Evaluation of impact ductile fracture behaviour of low carbon austenitic stainless steel SUS304L using damage mechanics model

¹ Reserch and Development Group, Hitachi, Ltd. Ibaraki, Japan
² Graduate School of Science and Mechanical Engineering, National Defense Academy, Kanagawa, Japan
³ Department of Mechanical Engineering, National Defense Academy, Kanagawa, Japan
⁴ Materials Science Lab., Central Research Institute of Electric Power Industry, Kanagawa, Japan

^* Corresponding author: hidekazu.takazawa.te@hitachi.com

Published online: 9 September 2021

Abstract

To clarify the applicability of the Gurson-Tvergaard-Needleman (GTN) model for impact ductile fracture behaviour, SHB test was reproduced by finite element analysis (FEA). The strain-rate dependence of the strength for austenitic stainless steel JIS SUS304L was obtained by tensile tests at quasi-static strain rate and impact strain rate. The CowperSymonds power law, which takes into the strain-rate dependence of strength, and the GTN model implemented in the commercial FEA code were used to simulate for impact ductile-fracture behaviour.

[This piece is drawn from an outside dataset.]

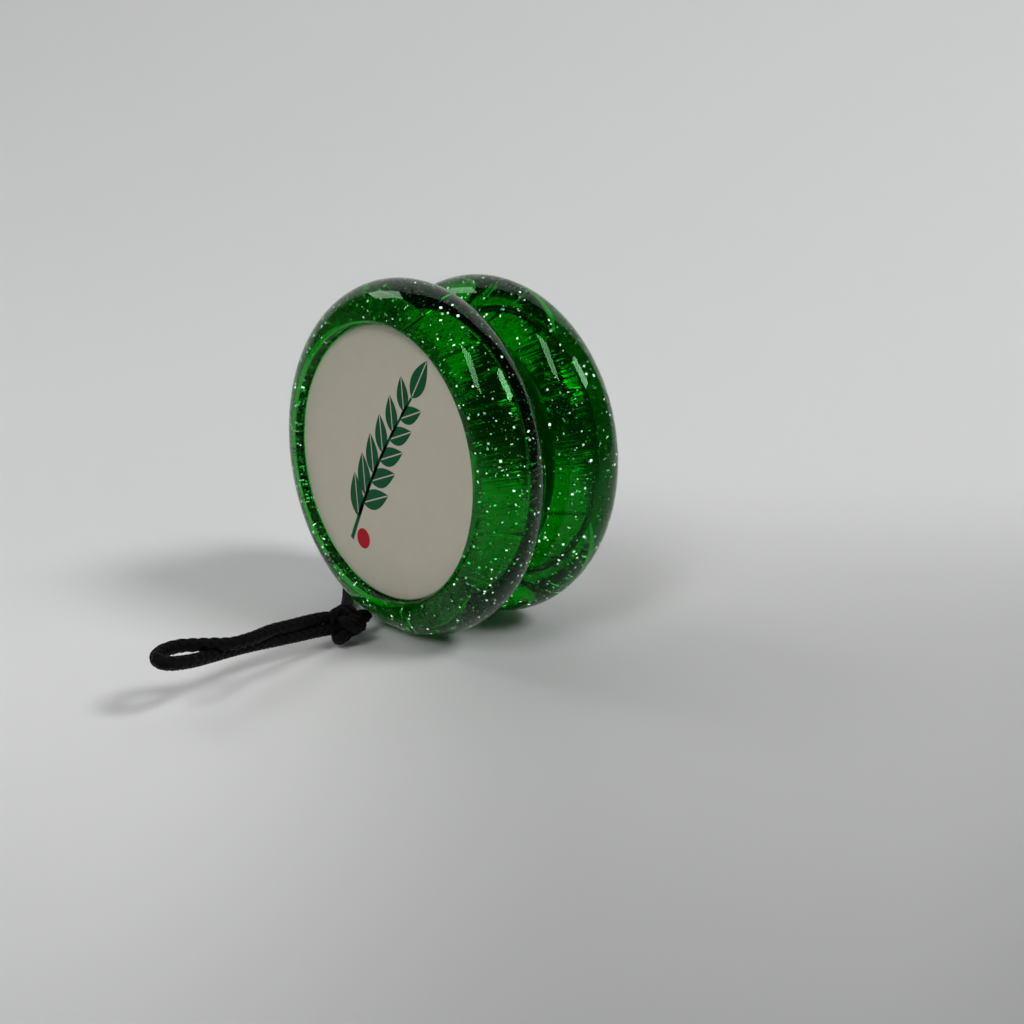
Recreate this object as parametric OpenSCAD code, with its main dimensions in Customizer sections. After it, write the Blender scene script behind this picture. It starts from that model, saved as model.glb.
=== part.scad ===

GTN model parameters were determined by minimizing the difference between the simulated and measured stress-strain curve using response surface method. SHB test was simulated using GTN model obtained from quasi-static tensile test result. Simulation results did not occur the necking and fracture on the specimen. The fracture surfaces were observed by SEM micrograph. The appearance of ductile fracture since dimples are observed, regardless of the strain rate. It is necessary to adjust the parameter to accelerate the nucleation of the void. By identifying the GTN parameters in consideration of the strain rate dependence including impact strain rate. It would be possible to improve the simulation accuracy of impact ductile fracture behaviour.